In the latest development in the BDS versus Woolworths saga, the company – which sells a tiny amount of Israeli products such as figs, pomegranates and pretzels – has secured a court order against BDS protesters who have been storming into its stores, brandishing placards and chanting slogans, doing flashmobs, till jamming and other tactics.

BDS actions even provoked student group Cosas to dump a pig’s head in what they perceived to be the kosher shelf of a Cape Town Woolworths branch – which BDS somewhat sheepishly distanced itself from for its anti-Semitic overtones and because it also impacted on Woolworths’ Muslim customers.

The court ruling enforces Woolworths’ rights to “trade free of threats and intimidation”. The National Coalition 4 Palestine (NC4P), Cosatu, BDS and other organizations, promised to hold a protest outside the Woolworths Annual General Meeting (AGM) in Cape Town this week Wednesday.

BDS tried to soften the thrust of the court ruling, saying it would “tone down its in-store protest actions” but vowed to intensify its #BoycottWoolworths campaign in social media. But clearly, Woolworths is, to its credit, not going to be intimidated – a good message for other stores who might face the same assault.
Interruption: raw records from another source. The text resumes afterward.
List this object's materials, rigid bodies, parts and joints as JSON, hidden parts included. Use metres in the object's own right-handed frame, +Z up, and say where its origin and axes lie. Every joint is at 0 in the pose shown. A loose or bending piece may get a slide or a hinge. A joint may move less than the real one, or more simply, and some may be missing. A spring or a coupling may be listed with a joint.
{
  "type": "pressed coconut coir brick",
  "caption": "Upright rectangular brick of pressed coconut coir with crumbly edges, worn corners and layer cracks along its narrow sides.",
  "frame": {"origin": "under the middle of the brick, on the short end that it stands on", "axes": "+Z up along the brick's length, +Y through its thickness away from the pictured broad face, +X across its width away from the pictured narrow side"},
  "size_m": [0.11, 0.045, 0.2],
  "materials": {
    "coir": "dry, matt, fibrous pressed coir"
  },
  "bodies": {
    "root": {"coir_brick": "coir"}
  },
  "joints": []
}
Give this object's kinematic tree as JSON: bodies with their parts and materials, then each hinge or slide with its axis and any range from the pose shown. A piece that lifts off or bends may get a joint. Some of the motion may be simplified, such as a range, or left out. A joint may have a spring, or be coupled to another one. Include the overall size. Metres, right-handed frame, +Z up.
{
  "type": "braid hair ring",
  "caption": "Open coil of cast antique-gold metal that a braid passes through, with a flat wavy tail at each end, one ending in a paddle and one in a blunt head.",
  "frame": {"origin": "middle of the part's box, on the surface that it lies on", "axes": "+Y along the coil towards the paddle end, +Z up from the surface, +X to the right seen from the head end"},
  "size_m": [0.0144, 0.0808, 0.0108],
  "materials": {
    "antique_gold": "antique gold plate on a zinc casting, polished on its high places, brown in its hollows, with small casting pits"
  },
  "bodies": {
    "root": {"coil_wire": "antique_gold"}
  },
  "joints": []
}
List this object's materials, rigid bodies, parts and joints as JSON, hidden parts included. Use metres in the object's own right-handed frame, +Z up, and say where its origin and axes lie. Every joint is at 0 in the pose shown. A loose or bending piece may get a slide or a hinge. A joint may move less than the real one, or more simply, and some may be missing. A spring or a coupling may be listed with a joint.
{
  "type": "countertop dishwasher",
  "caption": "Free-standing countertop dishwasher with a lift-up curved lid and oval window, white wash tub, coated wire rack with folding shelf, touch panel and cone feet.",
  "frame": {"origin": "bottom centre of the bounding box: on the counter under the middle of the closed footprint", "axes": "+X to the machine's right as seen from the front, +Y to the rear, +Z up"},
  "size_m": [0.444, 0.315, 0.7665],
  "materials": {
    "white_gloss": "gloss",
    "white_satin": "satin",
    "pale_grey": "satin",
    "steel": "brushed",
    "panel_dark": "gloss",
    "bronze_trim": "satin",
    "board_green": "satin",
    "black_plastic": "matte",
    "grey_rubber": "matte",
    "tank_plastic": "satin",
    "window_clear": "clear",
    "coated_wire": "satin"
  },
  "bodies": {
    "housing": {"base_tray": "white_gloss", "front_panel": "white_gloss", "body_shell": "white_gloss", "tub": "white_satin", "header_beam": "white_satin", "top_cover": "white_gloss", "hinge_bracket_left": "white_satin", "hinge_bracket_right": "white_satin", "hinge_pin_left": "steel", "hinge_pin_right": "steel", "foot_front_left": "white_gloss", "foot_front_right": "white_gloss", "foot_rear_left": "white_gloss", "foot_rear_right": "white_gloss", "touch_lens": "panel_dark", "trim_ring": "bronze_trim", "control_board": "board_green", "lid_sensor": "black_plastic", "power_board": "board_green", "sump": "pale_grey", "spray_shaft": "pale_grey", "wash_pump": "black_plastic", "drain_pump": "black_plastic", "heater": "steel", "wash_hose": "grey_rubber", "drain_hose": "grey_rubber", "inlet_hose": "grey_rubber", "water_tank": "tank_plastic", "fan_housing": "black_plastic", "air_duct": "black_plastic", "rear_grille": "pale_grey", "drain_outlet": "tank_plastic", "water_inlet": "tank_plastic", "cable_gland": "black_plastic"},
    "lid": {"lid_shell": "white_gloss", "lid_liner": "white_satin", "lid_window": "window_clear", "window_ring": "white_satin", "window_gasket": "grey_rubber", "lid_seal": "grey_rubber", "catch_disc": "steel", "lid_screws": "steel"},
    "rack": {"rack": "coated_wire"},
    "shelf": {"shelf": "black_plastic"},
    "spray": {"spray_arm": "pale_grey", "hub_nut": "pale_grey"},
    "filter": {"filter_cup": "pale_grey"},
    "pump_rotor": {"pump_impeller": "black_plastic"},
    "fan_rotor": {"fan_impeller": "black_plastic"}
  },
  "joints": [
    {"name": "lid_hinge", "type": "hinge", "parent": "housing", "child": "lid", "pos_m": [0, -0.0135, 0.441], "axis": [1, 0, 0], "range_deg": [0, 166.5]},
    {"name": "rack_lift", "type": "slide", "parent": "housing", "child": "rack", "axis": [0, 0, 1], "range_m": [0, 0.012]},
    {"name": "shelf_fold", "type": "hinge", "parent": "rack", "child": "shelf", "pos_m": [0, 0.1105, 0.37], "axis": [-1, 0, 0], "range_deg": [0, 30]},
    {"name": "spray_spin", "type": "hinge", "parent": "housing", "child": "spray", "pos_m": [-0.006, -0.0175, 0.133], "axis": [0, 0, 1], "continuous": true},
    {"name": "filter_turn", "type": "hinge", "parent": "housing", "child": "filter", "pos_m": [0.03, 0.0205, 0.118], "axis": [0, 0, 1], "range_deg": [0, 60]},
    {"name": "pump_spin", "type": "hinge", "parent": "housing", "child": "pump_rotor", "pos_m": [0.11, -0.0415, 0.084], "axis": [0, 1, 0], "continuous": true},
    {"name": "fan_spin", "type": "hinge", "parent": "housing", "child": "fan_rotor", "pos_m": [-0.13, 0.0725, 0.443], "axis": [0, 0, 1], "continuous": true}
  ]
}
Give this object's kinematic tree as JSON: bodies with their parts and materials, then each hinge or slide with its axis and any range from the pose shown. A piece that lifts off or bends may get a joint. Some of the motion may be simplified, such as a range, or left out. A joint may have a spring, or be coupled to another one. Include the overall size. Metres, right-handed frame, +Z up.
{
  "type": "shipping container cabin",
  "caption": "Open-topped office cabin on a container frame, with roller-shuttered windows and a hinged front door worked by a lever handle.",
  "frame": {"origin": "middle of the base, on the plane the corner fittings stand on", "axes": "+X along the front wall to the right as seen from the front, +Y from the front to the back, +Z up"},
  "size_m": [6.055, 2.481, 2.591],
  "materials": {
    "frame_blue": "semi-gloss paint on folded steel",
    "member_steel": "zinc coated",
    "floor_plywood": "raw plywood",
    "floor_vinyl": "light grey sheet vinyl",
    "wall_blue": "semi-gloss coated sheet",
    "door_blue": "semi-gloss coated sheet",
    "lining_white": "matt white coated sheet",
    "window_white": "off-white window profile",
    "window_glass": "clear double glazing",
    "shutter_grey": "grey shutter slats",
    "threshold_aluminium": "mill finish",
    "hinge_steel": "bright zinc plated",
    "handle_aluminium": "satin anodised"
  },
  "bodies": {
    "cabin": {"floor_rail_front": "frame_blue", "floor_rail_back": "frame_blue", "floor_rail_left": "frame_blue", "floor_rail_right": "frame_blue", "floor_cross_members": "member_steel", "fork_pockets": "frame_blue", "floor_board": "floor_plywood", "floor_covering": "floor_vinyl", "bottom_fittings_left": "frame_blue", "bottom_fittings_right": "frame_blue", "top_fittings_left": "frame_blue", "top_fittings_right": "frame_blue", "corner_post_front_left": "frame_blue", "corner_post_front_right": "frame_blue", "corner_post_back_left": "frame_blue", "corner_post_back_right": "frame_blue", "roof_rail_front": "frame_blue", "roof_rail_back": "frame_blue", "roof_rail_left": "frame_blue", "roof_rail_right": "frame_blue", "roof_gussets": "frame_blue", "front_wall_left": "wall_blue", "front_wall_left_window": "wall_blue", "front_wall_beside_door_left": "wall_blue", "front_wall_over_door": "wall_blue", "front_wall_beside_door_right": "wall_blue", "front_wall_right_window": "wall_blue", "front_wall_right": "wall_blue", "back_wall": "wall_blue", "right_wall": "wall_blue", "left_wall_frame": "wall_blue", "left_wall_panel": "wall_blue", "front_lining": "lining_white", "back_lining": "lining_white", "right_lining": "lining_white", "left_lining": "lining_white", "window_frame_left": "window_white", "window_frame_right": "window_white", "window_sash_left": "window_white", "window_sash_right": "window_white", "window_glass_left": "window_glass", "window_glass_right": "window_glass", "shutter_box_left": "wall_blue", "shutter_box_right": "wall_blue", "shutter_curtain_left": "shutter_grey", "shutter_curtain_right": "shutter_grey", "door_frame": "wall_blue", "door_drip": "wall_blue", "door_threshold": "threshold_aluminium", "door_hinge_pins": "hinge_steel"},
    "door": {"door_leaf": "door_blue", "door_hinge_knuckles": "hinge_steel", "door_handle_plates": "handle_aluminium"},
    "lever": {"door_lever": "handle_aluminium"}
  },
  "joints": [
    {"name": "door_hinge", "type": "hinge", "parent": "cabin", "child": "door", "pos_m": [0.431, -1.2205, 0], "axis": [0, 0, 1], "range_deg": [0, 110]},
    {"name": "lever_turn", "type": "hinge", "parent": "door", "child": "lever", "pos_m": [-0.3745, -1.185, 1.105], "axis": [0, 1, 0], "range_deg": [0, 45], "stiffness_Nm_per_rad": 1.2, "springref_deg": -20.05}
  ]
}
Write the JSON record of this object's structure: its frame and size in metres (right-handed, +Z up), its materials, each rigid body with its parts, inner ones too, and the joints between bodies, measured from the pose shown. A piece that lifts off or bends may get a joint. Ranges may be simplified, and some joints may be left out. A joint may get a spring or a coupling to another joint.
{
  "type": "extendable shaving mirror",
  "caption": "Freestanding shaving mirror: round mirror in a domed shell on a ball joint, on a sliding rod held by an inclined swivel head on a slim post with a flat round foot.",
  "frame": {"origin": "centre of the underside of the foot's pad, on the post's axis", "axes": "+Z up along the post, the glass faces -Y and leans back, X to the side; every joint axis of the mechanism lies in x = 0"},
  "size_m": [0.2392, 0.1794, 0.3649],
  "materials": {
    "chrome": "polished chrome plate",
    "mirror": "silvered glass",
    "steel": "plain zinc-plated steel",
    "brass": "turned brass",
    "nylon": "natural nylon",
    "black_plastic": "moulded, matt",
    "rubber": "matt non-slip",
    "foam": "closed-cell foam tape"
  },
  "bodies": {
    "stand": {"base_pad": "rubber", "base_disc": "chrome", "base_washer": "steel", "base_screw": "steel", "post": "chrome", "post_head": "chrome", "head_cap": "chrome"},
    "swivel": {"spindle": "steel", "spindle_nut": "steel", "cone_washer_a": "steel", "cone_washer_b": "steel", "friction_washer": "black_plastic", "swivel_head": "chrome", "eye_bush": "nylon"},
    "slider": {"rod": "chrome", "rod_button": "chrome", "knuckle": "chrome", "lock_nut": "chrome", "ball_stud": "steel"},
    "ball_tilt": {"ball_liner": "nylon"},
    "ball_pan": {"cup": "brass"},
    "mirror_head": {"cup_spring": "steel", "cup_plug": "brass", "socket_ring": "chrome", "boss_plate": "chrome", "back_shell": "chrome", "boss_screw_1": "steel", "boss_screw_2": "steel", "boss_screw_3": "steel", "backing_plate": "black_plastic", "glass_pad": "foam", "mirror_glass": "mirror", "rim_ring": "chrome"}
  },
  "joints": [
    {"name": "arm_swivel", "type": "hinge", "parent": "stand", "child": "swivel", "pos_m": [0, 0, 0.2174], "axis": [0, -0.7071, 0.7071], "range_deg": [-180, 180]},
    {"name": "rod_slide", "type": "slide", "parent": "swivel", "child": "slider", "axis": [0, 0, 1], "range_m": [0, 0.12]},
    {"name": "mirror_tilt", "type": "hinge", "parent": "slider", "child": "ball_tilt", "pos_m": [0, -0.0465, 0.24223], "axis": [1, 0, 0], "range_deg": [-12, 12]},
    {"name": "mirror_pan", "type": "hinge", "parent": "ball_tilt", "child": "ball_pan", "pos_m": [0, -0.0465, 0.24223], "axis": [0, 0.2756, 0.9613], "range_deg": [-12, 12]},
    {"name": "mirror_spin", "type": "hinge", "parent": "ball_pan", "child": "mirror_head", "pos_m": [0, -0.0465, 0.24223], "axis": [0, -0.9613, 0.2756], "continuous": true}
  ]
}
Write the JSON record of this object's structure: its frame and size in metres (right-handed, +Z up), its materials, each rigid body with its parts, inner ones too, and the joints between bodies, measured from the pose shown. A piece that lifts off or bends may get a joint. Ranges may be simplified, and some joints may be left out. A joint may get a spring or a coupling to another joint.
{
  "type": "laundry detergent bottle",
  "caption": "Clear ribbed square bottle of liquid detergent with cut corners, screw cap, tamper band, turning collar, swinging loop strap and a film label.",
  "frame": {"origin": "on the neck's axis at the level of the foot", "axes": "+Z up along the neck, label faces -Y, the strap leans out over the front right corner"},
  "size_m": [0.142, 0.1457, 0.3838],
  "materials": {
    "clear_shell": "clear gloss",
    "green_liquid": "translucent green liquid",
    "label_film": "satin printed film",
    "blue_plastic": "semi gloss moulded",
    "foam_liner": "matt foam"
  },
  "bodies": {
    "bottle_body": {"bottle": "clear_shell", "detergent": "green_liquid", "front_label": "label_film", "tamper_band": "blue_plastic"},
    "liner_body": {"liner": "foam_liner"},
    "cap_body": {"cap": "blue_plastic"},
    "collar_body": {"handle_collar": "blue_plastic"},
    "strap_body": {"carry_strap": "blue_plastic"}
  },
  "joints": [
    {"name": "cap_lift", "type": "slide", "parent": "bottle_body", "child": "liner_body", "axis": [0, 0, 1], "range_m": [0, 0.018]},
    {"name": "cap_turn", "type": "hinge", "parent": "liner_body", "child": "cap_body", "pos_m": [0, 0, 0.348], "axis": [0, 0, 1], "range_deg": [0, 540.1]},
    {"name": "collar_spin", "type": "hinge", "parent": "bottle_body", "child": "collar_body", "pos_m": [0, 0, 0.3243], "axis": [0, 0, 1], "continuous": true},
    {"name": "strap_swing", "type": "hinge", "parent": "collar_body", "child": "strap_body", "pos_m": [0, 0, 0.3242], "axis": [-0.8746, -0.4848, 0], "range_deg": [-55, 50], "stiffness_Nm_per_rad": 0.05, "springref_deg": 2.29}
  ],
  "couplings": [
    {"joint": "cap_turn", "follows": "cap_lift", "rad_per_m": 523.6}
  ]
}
It is not necessarily the case, however, that a Palestinian would steer clear of Woolworths. There are obviously different views among Palestinians – they are not monolithic. The state visit to South Africa this week by Palestinian Authority President Mahmoud Abbas, offers a good opportunity to ask him that question personally. President Jacob Zuma is hosting Abbas for the first time since the bloody Gaza conflict with Israel earlier this year, which was triggered by Hamas firing thousands of rockets into Israel.

The seven week war sparked large rallies in South Africa against Israel, with tens of thousands of people joining marches in major cities.

South Africa was seen during the era of President Thabo Mbeki as a potentially important player in mediating between the sides, even hosting the Spier gathering in the Western Cape, which brought Palestinian and Israeli political leaders together for talks – but since then it has largely withdrawn from this role. Now it seems there is a move to re-engage. Abbas’ visit might be setting the stage for that.

When Abbas attended the funeral of Nelson Mandela a year ago, he was asked at a news conference in Johannesburg about his position on a total boycott of Israel. He said flatly that he did not support it, but wanted people around the world not to deal with Israeli settlements and whatever products they produced.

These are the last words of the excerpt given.